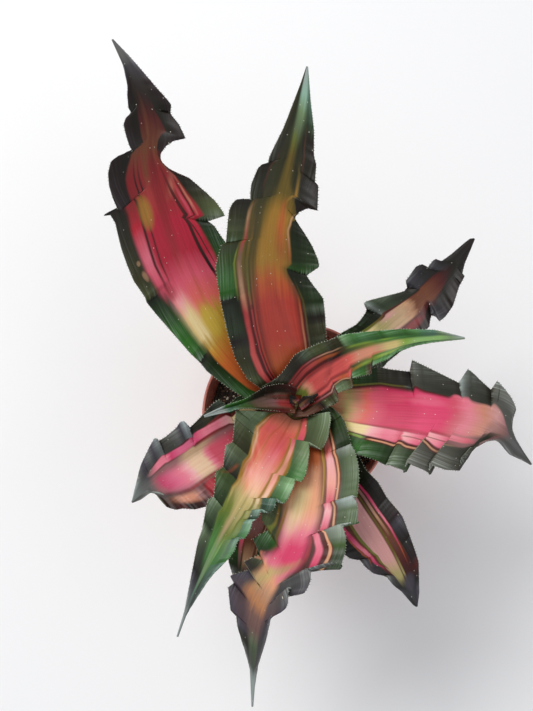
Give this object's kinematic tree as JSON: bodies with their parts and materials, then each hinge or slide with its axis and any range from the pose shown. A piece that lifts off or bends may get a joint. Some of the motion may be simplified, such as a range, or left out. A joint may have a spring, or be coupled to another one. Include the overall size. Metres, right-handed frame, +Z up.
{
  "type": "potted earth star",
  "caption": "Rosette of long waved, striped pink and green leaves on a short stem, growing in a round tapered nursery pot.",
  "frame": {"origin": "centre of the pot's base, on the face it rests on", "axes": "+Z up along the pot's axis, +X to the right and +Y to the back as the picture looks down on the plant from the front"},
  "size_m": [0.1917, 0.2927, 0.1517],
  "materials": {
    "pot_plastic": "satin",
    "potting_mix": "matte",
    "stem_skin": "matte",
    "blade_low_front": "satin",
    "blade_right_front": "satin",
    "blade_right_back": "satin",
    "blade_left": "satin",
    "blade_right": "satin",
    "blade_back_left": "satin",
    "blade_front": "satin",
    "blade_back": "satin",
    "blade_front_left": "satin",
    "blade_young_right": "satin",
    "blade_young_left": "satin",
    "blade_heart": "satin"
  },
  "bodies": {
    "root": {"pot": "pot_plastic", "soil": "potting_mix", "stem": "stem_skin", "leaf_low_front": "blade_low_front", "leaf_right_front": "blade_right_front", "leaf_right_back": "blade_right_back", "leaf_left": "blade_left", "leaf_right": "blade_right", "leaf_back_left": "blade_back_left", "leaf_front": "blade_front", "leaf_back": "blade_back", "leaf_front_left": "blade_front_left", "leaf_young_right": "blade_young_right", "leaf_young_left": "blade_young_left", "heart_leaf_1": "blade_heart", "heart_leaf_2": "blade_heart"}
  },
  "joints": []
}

════════════════

### STATED EXERCISE
Write the entire listing out again, word for word.

### FINAL ANSWER
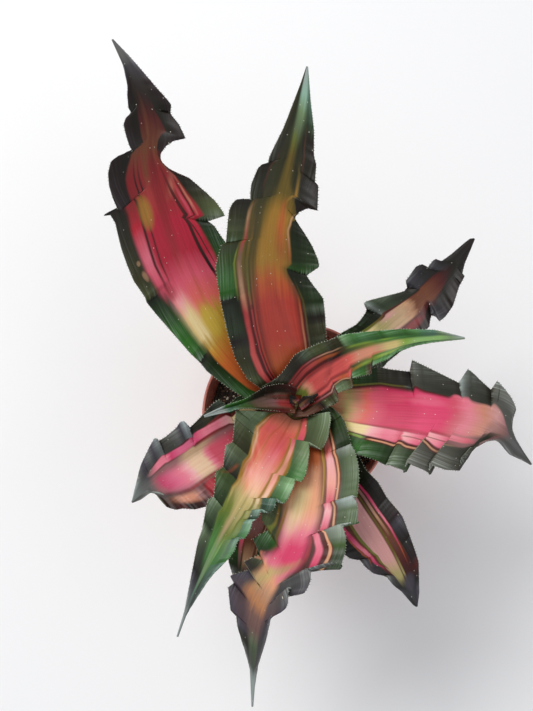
Give this object's kinematic tree as JSON: bodies with their parts and materials, then each hinge or slide with its axis and any range from the pose shown. A piece that lifts off or bends may get a joint. Some of the motion may be simplified, such as a range, or left out. A joint may have a spring, or be coupled to another one. Include the overall size. Metres, right-handed frame, +Z up.
{
  "type": "potted earth star",
  "caption": "Rosette of long waved, striped pink and green leaves on a short stem, growing in a round tapered nursery pot.",
  "frame": {"origin": "centre of the pot's base, on the face it rests on", "axes": "+Z up along the pot's axis, +X to the right and +Y to the back as the picture looks down on the plant from the front"},
  "size_m": [0.1917, 0.2927, 0.1517],
  "materials": {
    "pot_plastic": "satin",
    "potting_mix": "matte",
    "stem_skin": "matte",
    "blade_low_front": "satin",
    "blade_right_front": "satin",
    "blade_right_back": "satin",
    "blade_left": "satin",
    "blade_right": "satin",
    "blade_back_left": "satin",
    "blade_front": "satin",
    "blade_back": "satin",
    "blade_front_left": "satin",
    "blade_young_right": "satin",
    "blade_young_left": "satin",
    "blade_heart": "satin"
  },
  "bodies": {
    "root": {"pot": "pot_plastic", "soil": "potting_mix", "stem": "stem_skin", "leaf_low_front": "blade_low_front", "leaf_right_front": "blade_right_front", "leaf_right_back": "blade_right_back", "leaf_left": "blade_left", "leaf_right": "blade_right", "leaf_back_left": "blade_back_left", "leaf_front": "blade_front", "leaf_back": "blade_back", "leaf_front_left": "blade_front_left", "leaf_young_right": "blade_young_right", "leaf_young_left": "blade_young_left", "heart_leaf_1": "blade_heart", "heart_leaf_2": "blade_heart"}
  },
  "joints": []
}